**THE EXERCISE**
Quote verbatim everything from the line containing "face_shell(white, group, cutters)" down to the line containing "import math", with both of those lines included and no others.

————————

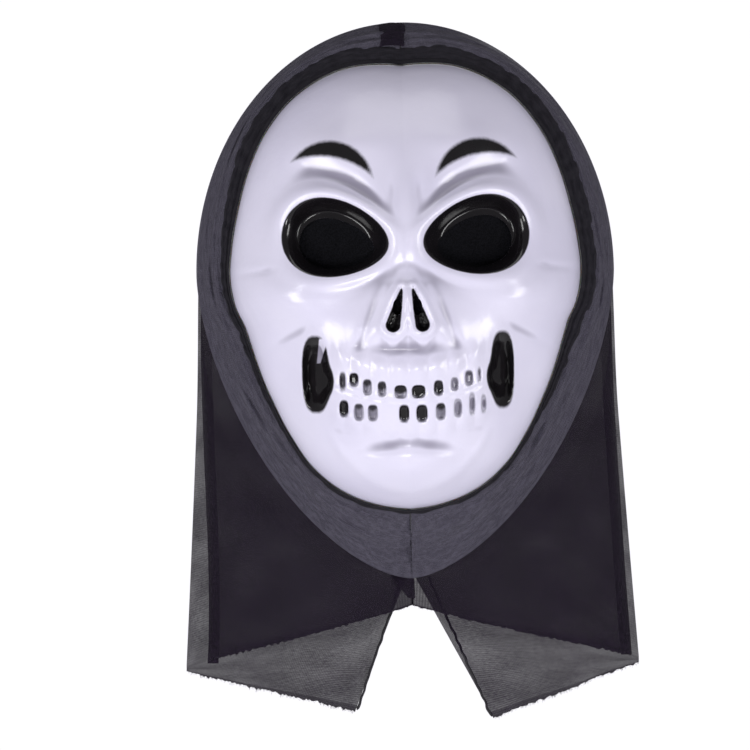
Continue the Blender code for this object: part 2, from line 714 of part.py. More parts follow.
def main():
    for thing in list(bpy.data.objects):
        bpy.data.objects.remove(thing)
    group = collection(COLLECTION)
    cutters = collection("cutters")
    cutters.hide_render = True

    white = material("gloss_white_shell", (0.86, 0.85, 0.90), 0.16)
    gauze = material("black_gauze", (0.010, 0.010, 0.013), 0.85)
    black = material("black_binding", (0.012, 0.011, 0.015), 0.70)
    grey = material("charcoal_voile", (0.065, 0.060, 0.085), 0.80, alpha=0.92)
    sheer = material("sheer_black_voile", (0.014, 0.013, 0.018), 0.80, alpha=0.88)
    thread = material("black_thread", (0.020, 0.019, 0.025), 0.75)
    glue = material("hot_melt_glue", (0.72, 0.66, 0.52), 0.30)
    webbing = material("black_elastic", (0.020, 0.020, 0.024), 0.78)
    steel = material("staple_steel", (0.62, 0.62, 0.64), 0.32, metallic=1.0)

    face_shell(white, group, cutters)
    rim_binding(black, group)
    glue_bead(glue, group)
    nose_mesh(gauze, group)
    crown_seam(thread, group)
    chin_seam(thread, group)
    elastic_strap(webbing, group)
    for side, where, slit_x, tip in (
        (-1, "left", LEFT_SLIT_TOP_X, LEFT_TIP),
        (1, "right", RIGHT_SLIT_TOP_X, RIGHT_TIP),
    ):
        eye_mesh(f"eye_mesh_{where}", side, gauze, group)
        facing_band(f"facing_band_{where}", side, grey, group)
        hood_panel(f"hood_panel_{where}", side, slit_x, sheer, group)
        front_skirt(f"front_skirt_{where}", side, sheer, group)
        skirt_tail(f"tail_{where}", side, slit_x, tip, sheer, group)
        slit_hem(f"slit_hem_{where}", side, slit_x, tip, thread, group)
        side_seam(f"side_seam_{where}", side, thread, group)
        staples(f"staple_{where}", side, steel, group)


main()
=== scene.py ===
"""The looks of the hooded skull mask: a glossy painted shell in a sheer black hood.

The shapes repeat the design's own curves, in metres: +Z up as worn, the face looks along -Y,
and the origin is the centre of the rim plane. Face features are in millimetres on the standard face.
"""

import math

import bpy
import numpy as np
from mathutils import Matrix, Vector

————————

**RESULT FOR THIS EXERCISE**
    face_shell(white, group, cutters)
    rim_binding(black, group)
    glue_bead(glue, group)
    nose_mesh(gauze, group)
    crown_seam(thread, group)
    chin_seam(thread, group)
    elastic_strap(webbing, group)
    for side, where, slit_x, tip in (
        (-1, "left", LEFT_SLIT_TOP_X, LEFT_TIP),
        (1, "right", RIGHT_SLIT_TOP_X, RIGHT_TIP),
    ):
        eye_mesh(f"eye_mesh_{where}", side, gauze, group)
        facing_band(f"facing_band_{where}", side, grey, group)
        hood_panel(f"hood_panel_{where}", side, slit_x, sheer, group)
        front_skirt(f"front_skirt_{where}", side, sheer, group)
        skirt_tail(f"tail_{where}", side, slit_x, tip, sheer, group)
        slit_hem(f"slit_hem_{where}", side, slit_x, tip, thread, group)
        side_seam(f"side_seam_{where}", side, thread, group)
        staples(f"staple_{where}", side, steel, group)


main()
=== scene.py ===
"""The looks of the hooded skull mask: a glossy painted shell in a sheer black hood.

The shapes repeat the design's own curves, in metres: +Z up as worn, the face looks along -Y,
and the origin is the centre of the rim plane. Face features are in millimetres on the standard face.
"""

import math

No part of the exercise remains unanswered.